Saturday 29 October 2011

Paying For Exam Fees

Last week while I was in Helsinki I spontaneously booked a trip to Prague. I arrived a couple of hours ago and despite the delayed flight it all seemed to be going well. I had taken out money, I had found the way to my hostel; I was feeling pretty good. My tram was coming and I boarded only for the person in front of me to stop in the middle of the door way so that I couldn't get through. Frustration and puzzlement at douchbaggery is a big distraction. When I finally get through the lady next to me asks me to check my belongings and sure enough my wallet was gone.
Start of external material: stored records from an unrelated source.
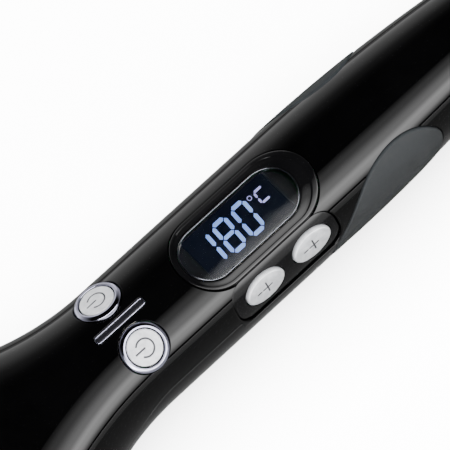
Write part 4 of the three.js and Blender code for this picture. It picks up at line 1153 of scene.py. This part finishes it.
# ---------- studio: pale floor, soft lights right and left, a fill above, a dark zenith ----------
def floor():
    """A wide pale sheet just under the object, rising with the square of the distance far from it."""
    line = np.linspace(-2.5, 2.5, 41)
    gx, gy = np.meshgrid(line, line, indexing="ij")
    far = np.clip((np.hypot(gx, gy) - 1.6) / 1.2, 0, 1)
    points = np.stack([gx, gy, 0.35 * far**2 - 0.0002], -1).reshape(-1, 3)
    mesh = bpy.data.meshes.new("floor")
    mesh.from_pydata(points.tolist(), [], grid_faces(41, 41, False)[:, ::-1].tolist())
    mesh.shade_smooth()
    sheet = bpy.data.objects.new("floor", mesh)
    bpy.context.scene.collection.objects.link(sheet)
    pale = speckled("pale_floor", (0.90, 0.90, 0.90), (0.93, 0.93, 0.93), (0.7, 0.85), 3.0)
    sheet.data.materials.append(pale)
    sheet.visible_glossy = False


def softbox(name, angle, distance, length, width, power, falls=()):
    """A soft light at an angle from the zenith towards -y, facing the handle.

    falls gives [share of the width from its lower edge, share of the full brightness] for a light that
    is brighter in one part than in another."""
    data = bpy.data.lights.new(name, "AREA")
    data.shape = "RECTANGLE"
    data.size = length
    data.size_y = width
    data.energy = power
    light = bpy.data.objects.new(name, data)
    bpy.context.scene.collection.objects.link(light)
    turn = math.radians(angle)
    way = Vector((0, -math.sin(turn), math.cos(turn)))
    light.location = Vector((0, 0, axis_z)) + way * distance
    light.rotation_euler = (Vector((0, 0, 1)).rotation_difference(way)).to_euler()
    light.visible_camera = False
    if falls:
        data.use_nodes = True
        nodes, links = data.node_tree.nodes, data.node_tree.links
        place = nodes.new("ShaderNodeNewGeometry")
        split = nodes.new("ShaderNodeSeparateXYZ")
        ramp = nodes.new("ShaderNodeValToRGB")
        ramp.color_ramp.interpolation = "EASE"
        ramped(ramp, [(share, (bright,) * 3) for share, bright in falls])
        links.new(place.outputs["Parametric"], split.inputs["Vector"])
        links.new(split.outputs["Y"], ramp.inputs["Fac"])
        links.new(ramp.outputs["Color"], nodes["Emission"].inputs["Color"])
    return light


floor()
softbox("softbox_right", 54.5, 1.1, 2.4, 1.57, 135.0,
        falls=((0.0, 0.06), (0.18, 0.12), (0.36, 0.85), (0.42, 1.0), (0.55, 0.5), (0.8, 0.14),
               (1.0, 0.03)))
softbox("softbox_left", -78, 1.2, 2.4, 1.56, 13.0,
        falls=((0.0, 0.02), (0.3, 0.12), (0.6, 0.6), (1.0, 1.0)))
fill = softbox("ceiling_fill", 0, 1.6, 2.6, 2.6, 700.0)
fill.visible_glossy = False
fill.visible_transmission = False

world = bpy.data.worlds.new("room")
bpy.context.scene.world = world
world.use_nodes = True
nodes, links = world.node_tree.nodes, world.node_tree.links
place = nodes.new("ShaderNodeTexCoord")
split = nodes.new("ShaderNodeSeparateXYZ")
ramp = nodes.new("ShaderNodeValToRGB")
ramped(ramp, [(0.0, (0.45,) * 3), (0.55, (0.0012,) * 3)])
links.new(place.outputs["Generated"], split.inputs["Vector"])
links.new(split.outputs["Z"], ramp.inputs["Fac"])
links.new(ramp.outputs["Color"], nodes["Background"].inputs["Color"])
nodes["Background"].inputs["Strength"].default_value = 0.9

# ---------- camera: from above, a little to the right and to the head's side ----------
SPAN = 130.8
TARGET = lifted(DISPLAY_X, DISPLAY_ANGLE, np.array([0.0, 0.0]), 0.2)
AIM_LEFT, AIM_DOWN = 3.953, 0.756
HEADING = 42.3
way = Vector((-0.215, -0.33, 0.92)).normalized()
lens = bpy.data.cameras.new("camera")
lens.lens = 300
lens.sensor_width = 36
camera = bpy.data.objects.new("camera", lens)
bpy.context.scene.collection.objects.link(camera)
axis = Vector((1, 0, 0))
flat = (axis - way * axis.dot(way)).normalized()
across = way.cross(flat)
spin = math.radians(HEADING)
right = flat * math.cos(spin) - across * math.sin(spin)
up = flat * math.sin(spin) + across * math.cos(spin)
distance = SPAN * MM * lens.lens / lens.sensor_width
centre = Vector(to_row(TARGET)) - right * (AIM_LEFT * MM) - up * (AIM_DOWN * MM)
turned_way = Matrix((right, up, way)).transposed()
camera.matrix_world = Matrix.Translation(centre + way * distance) @ turned_way.to_4x4()
bpy.context.scene.camera = camera

bpy.context.view_layer.update()
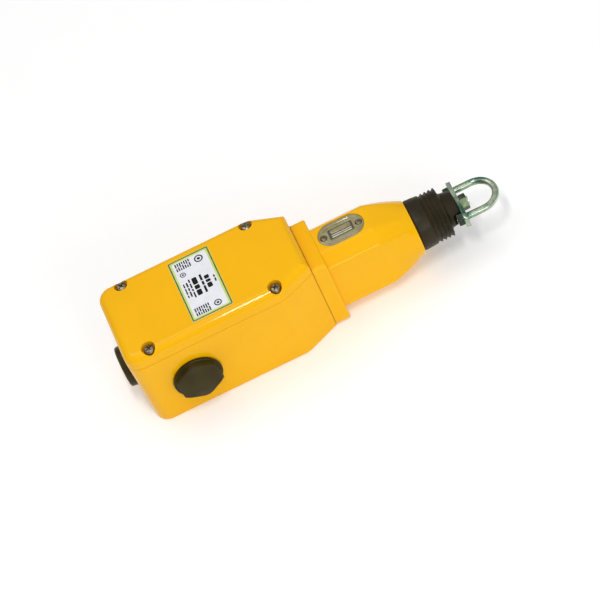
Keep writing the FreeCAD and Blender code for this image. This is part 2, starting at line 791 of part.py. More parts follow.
CAM_REAR = "(cam_centre - cam_half_length)"
CAM_FRONT = "(cam_centre + cam_half_length)"
THREAD_END = (f"({SHACKLE} + shackle_plate_thickness + nut_six_height + shaft_thread_tail)")


def make_shaft_group():
    """The sprung pull shaft with its cam, clip, collar, pin and tension indicator."""
    groove = f"{CAM_REAR} - ring_thickness - ring_play * 2"
    profile = [
        ("shaft_tail_x", "0"), ("shaft_tail_x", "shaft_tail_radius"),
        (groove, "shaft_tail_radius"), (groove, "ring_groove_radius"),
        (CAM_REAR, "ring_groove_radius"), (CAM_REAR, "shaft_tail_radius"),
        (CAM_FRONT, "shaft_tail_radius"), (CAM_FRONT, "shaft_radius"),
        (SHACKLE, "shaft_radius"), (SHACKLE, "shaft_thread_radius"),
        (THREAD_END, "shaft_thread_radius"), (THREAD_END, "0"),
    ]
    shaft = turned(profile, ("0", "0", "axis_height"), "+x")
    pin_x = f"{NOSE} + collar_start - 1"
    pin_hole = cylinder((pin_x, "-20", "axis_height"), "+y", "screw_three_radius", "40")
    node(cut(shaft, [pin_hole]), "pull_shaft")

    tall = "cam_waist_radius + cam_slope * cam_half_length"
    node(turned([("-cam_half_length", "shaft_tail_radius"), ("-cam_half_length", tall),
                 ("0", "cam_waist_radius"), ("cam_half_length", tall),
                 ("cam_half_length", "shaft_tail_radius")],
                ("cam_centre", "0", "axis_height"), "+x"), "spool_cam")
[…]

At this stage the pickpockters had left the tram, I've missed my stop and I could feel myself shaking. I think about what was in that wallet. Cash, about the equivalent of $AUD300, debit card, travel card and all of my methods of identification minus my passport thankfully (but how will I get student discounts now?). The cash I know I'm never going to get back so I forget about that. The time is now for damage control. I run to my hostel and turn up to the reception crying, a little bit pathetic yes but it was a bit overwhelming. The owner was the sweetest man, without asking anything (I didn't even tell him I was a guest there) he sat me in front of a computer to help me sort my shit out.

My advice for pretty much everything is to push yourself but to know your limit. My limit is trying to call home without phone credit. There was no way I could do this without help. By this stage I'm on facebook talking to one friend back in Copenhagen and another friend in Melbourne, asking the former to buy me phone credit and the latter to call my parents to ask them to call me. Two hours and a sigh of relief after I remember that I have a spare travel card later, I'm sorted. Cards are frozen and a new one is coming.

My uncle, whom I hadn't spoken to for five years calls me. He lives in Budapest so it's not that strange. He left the nest to roam the world when he was a little bit older than me. He asks me why I'm out in Eastern Europe by myself. And I tell him because I wanted to test myself and see if I can make it. To which he responds, if you want to be tested then you know you have to pay the exam fee first. Three hundred, he says, isn't so bad, but then again I'm a student so that's pretty much three weeks worth of food. The cost of education is expensive in Prague but at least it's effective.